Orang yang mengambil harta milik orang lain adalah disamping ia taubat, dia harus mengembalikan harta tersebut kepada pemiliknya, bila ini tidak mungkin, misalnya pemiliknya itu tidak diketahui lagi di mana rimbanya, maka ia wajib mensedekahkannya atas nama pemiliknya itu.

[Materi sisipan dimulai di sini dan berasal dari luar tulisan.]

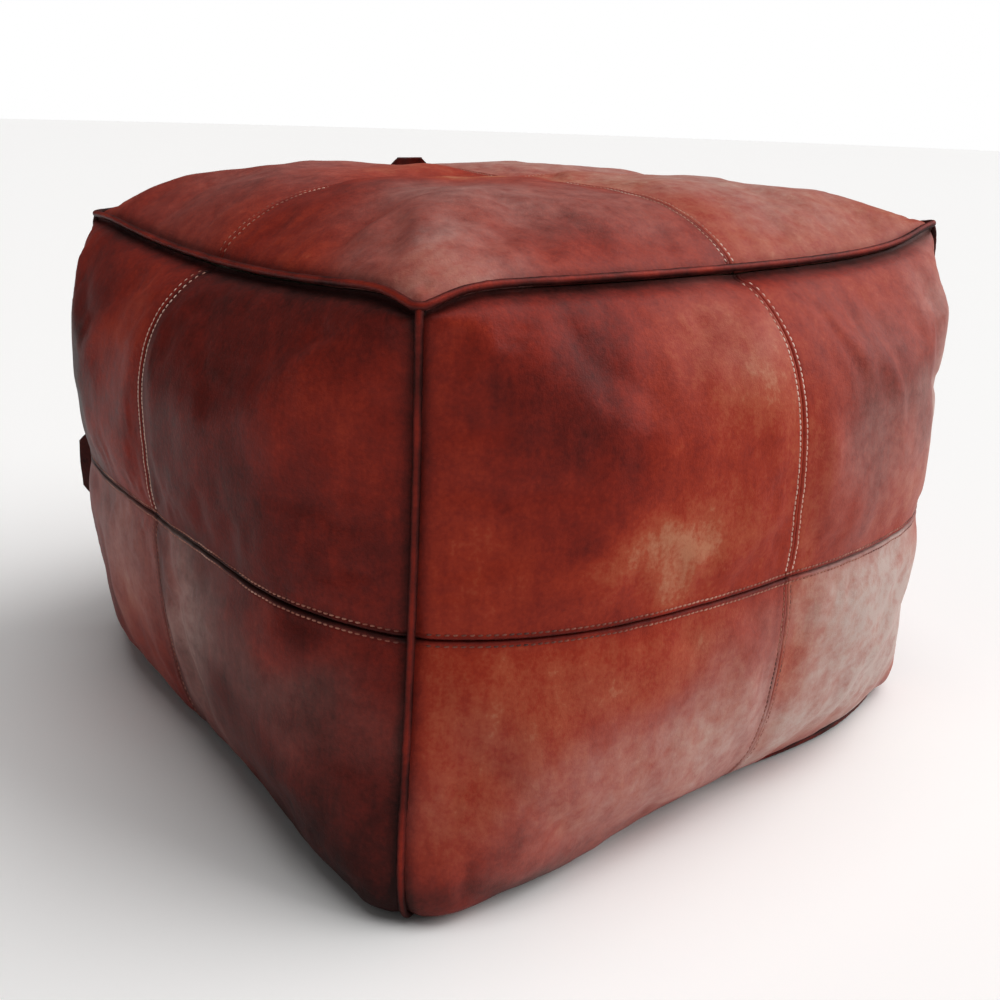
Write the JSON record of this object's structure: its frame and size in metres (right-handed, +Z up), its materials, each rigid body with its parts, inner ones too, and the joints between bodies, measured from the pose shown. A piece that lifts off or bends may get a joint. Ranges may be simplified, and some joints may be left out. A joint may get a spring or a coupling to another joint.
{
  "type": "leather pouf",
  "caption": "Square stuffed leather pouf with quartered panels, piped edges, a domed top and a zipped base.",
  "frame": {"origin": "middle of the base, on the floor", "axes": "+Z up, the front faces -Y, the zip runs along Y"},
  "size_m": [0.541, 0.541, 0.3712],
  "materials": {
    "top_leather": "glazed, hand dyed, mottled",
    "side_leather": "glazed, hand dyed, mottled",
    "base_leather": "plain matt",
    "welt_leather": "glazed",
    "tab_leather": "glazed",
    "welt_cord": "twisted cotton",
    "thread": "waxed thread",
    "liner_cloth": "plain calico",
    "filling": "packed fibre",
    "zip_tape": "woven",
    "zip_coil": "satin",
    "zip_metal": "antique"
  },
  "bodies": {
    "cover": {"top_panel_front_left": "top_leather", "top_panel_front_right": "top_leather", "top_panel_back_right": "top_leather", "top_panel_back_left": "top_leather", "front_panel_upper_left": "side_leather", "front_panel_upper_right": "side_leather", "front_panel_lower_left": "side_leather", "front_panel_lower_right": "side_leather", "right_panel_upper_left": "side_leather", "right_panel_upper_right": "side_leather", "right_panel_lower_left": "side_leather", "right_panel_lower_right": "side_leather", "back_panel_upper_left": "side_leather", "back_panel_upper_right": "side_leather", "back_panel_lower_left": "side_leather", "back_panel_lower_right": "side_leather", "left_panel_upper_left": "side_leather", "left_panel_upper_right": "side_leather", "left_panel_lower_left": "side_leather", "left_panel_lower_right": "side_leather", "base_panel_left": "base_leather", "base_panel_right": "base_leather", "top_welt": "welt_leather", "base_welt": "welt_leather", "corner_welt_front_left": "welt_leather", "corner_welt_front_right": "welt_leather", "corner_welt_back_right": "welt_leather", "corner_welt_back_left": "welt_leather", "top_welt_cord": "welt_cord", "base_welt_cord": "welt_cord", "corner_welt_cord_front_left": "welt_cord", "corner_welt_cord_front_right": "welt_cord", "corner_welt_cord_back_right": "welt_cord", "corner_welt_cord_back_left": "welt_cord", "topstitching_top": "thread", "topstitching_front": "thread", "topstitching_right": "thread", "topstitching_back": "thread", "topstitching_left": "thread", "topstitching_base": "thread", "liner_bag": "liner_cloth", "filling": "filling", "zip_tape_left": "zip_tape", "zip_tape_right": "zip_tape", "zip_coil_left": "zip_coil", "zip_coil_right": "zip_coil", "zip_top_stops": "zip_metal", "zip_bottom_stop": "zip_metal", "back_tab": "tab_leather", "corner_tab": "tab_leather"},
    "slider": {"zip_slider": "zip_metal"},
    "pull": {"zip_pull": "zip_metal"}
  },
  "joints": [
    {"name": "zip_slide", "type": "slide", "parent": "cover", "child": "slider", "axis": [0, -1, 0], "range_m": [0, 0.3214]},
    {"name": "pull_hinge", "type": "hinge", "parent": "slider", "child": "pull", "pos_m": [0, 0.1607, 0.00569], "axis": [1, 0, 0], "range_deg": [0, 166]}
  ]
}
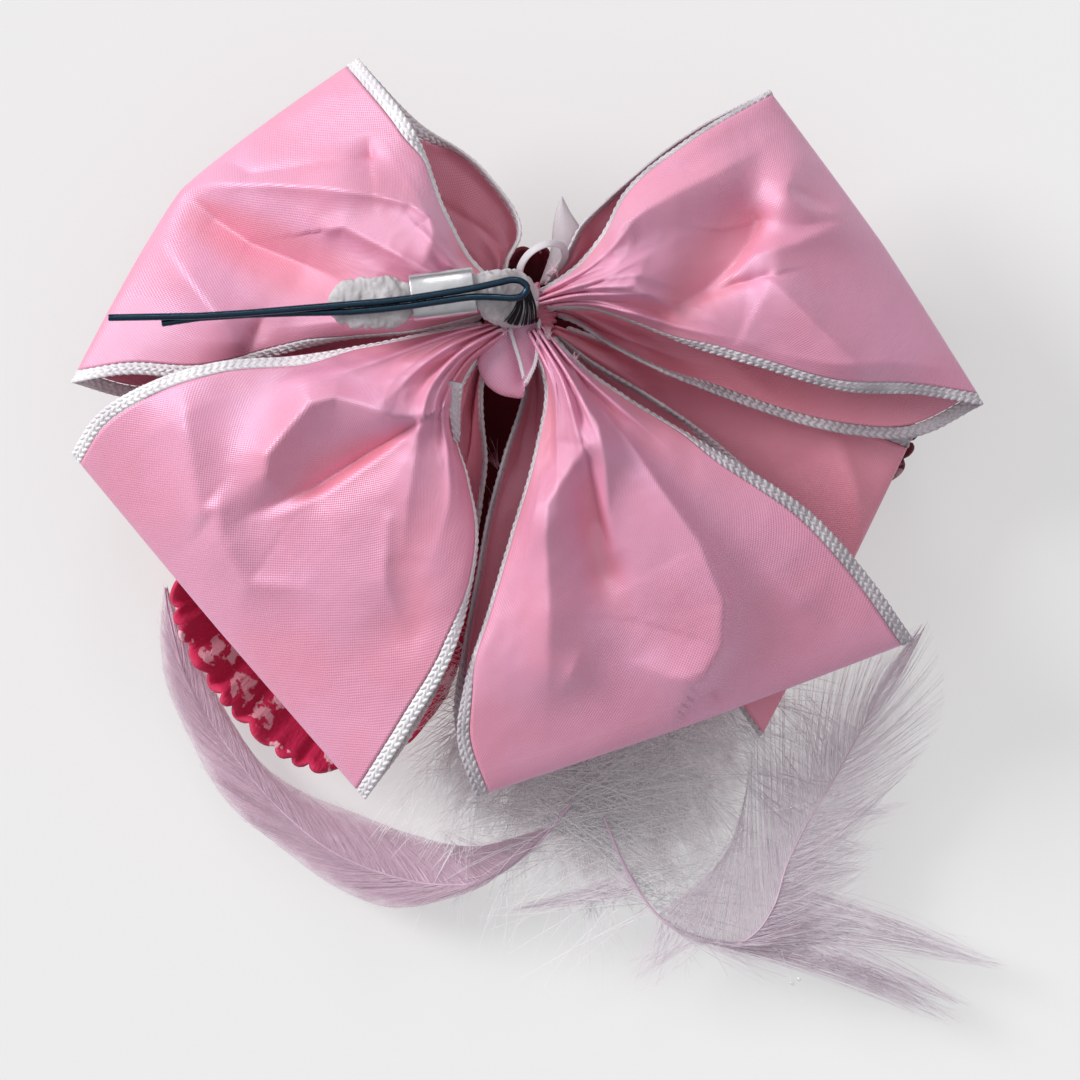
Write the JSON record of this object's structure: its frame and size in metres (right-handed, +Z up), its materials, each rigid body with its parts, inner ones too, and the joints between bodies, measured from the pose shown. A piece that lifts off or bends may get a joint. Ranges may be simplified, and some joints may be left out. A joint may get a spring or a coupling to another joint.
{
  "type": "kanzashi hair bow",
  "caption": "Pleated ribbon hair bow with braided edges, a crimson cloth flower and curled feathers in front, and a sleeved stem with a wire hair pin behind.",
  "frame": {"origin": "middle of the footprint, on the surface that the flower lies on", "axes": "+Z up, out of the back of the bow; +X to the right and +Y away, seen from above with the pin pointing left"},
  "size_m": [0.1288, 0.1319, 0.046],
  "materials": {
    "ribbon": "matt satin ribbon with a fine plain weave",
    "braid": "flat white braid",
    "thread": "bound thread and ribbon roots",
    "paper_tape": "crumpled matt paper tape",
    "steel": "polished steel",
    "pin": "glossy black coated wire",
    "tape": "pale woven tape",
    "crimson": "crimson crepe cloth with small pale blossoms",
    "feather": "pale lilac feather and down"
  },
  "bodies": {
    "root": {"loop_upper_left": "ribbon", "loop_lower_left": "ribbon", "loop_lower_right": "ribbon", "loop_upper_right": "ribbon", "loop_rear": "ribbon", "edging_upper_left_near": "braid", "edging_upper_left_far": "braid", "edging_lower_left_near": "braid", "edging_lower_left_far": "braid", "edging_lower_right_near": "braid", "edging_lower_right_far": "braid", "edging_upper_right_near": "braid", "edging_upper_right_far": "braid", "edging_rear_near": "braid", "edging_rear_far": "braid", "gather_knot": "thread", "centre_tab": "ribbon", "stem_tape": "paper_tape", "ferrule": "steel", "bobby_pin": "pin", "tape_loop": "tape", "tape_tail": "tape", "petal_lower_left": "crimson", "petal_lower_right": "crimson", "petal_right": "crimson", "petal_upper": "crimson", "petal_upper_left": "crimson", "flower_base": "crimson", "flower_heart": "crimson", "feather_left": "feather", "feather_right": "feather", "down_tuft": "feather"}
  },
  "joints": []
}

Adapun tentang taubat orang yang berjual beli barang yang haram seperti menjual minuman keras, atau seperti penyanyi dan saksi palsu, yang setelah bertaubat uang hasil jual-beli barang haram tersebut masih berada ditangannya, maka satu pendapat mengatakan bahwa ia harus mengembalikan uang itu kepada pembelinya, karena uang itu merupakan hak milik pemiliknya dan ia tidak mengambilnya berdasarkan aturan yang halal, dan si pemilik juga tidak memperoleh manfaat yang halal dari pembelian tersebut. Pendapat yang kedua menyatakan bahwa taubatnya ialah dengan cara menyedekahkan uang tersebut, sebab bagaimana mungkin ia mengembalikan uang tersebut kepada si pemiliknya. Bukankah ia telah membantunya dalam bermaksiat kepada Allah? Begitu juga taubatnya orang yang mencampuradukkan harta yang haram dengan yang halal, yang tidak mungkin lagi untuk dipisahkan. Dia juga harus mensedekahkan sesuai dengan kadar harta yang haram. setelah itu haruslah ia menjaga kebersihan hartanya yang masih tinggal.
Akhirnya, kita bermohon kepada Allah semoga Ia selalu menerima taubat-taubat kita. Sebab, dengannya kita akan senantiasa bersih; lahir maupun batin. Dengan kebersihan itu kita berharap Allah memberi jalan keluar atas berbagai problem yang melilit kita.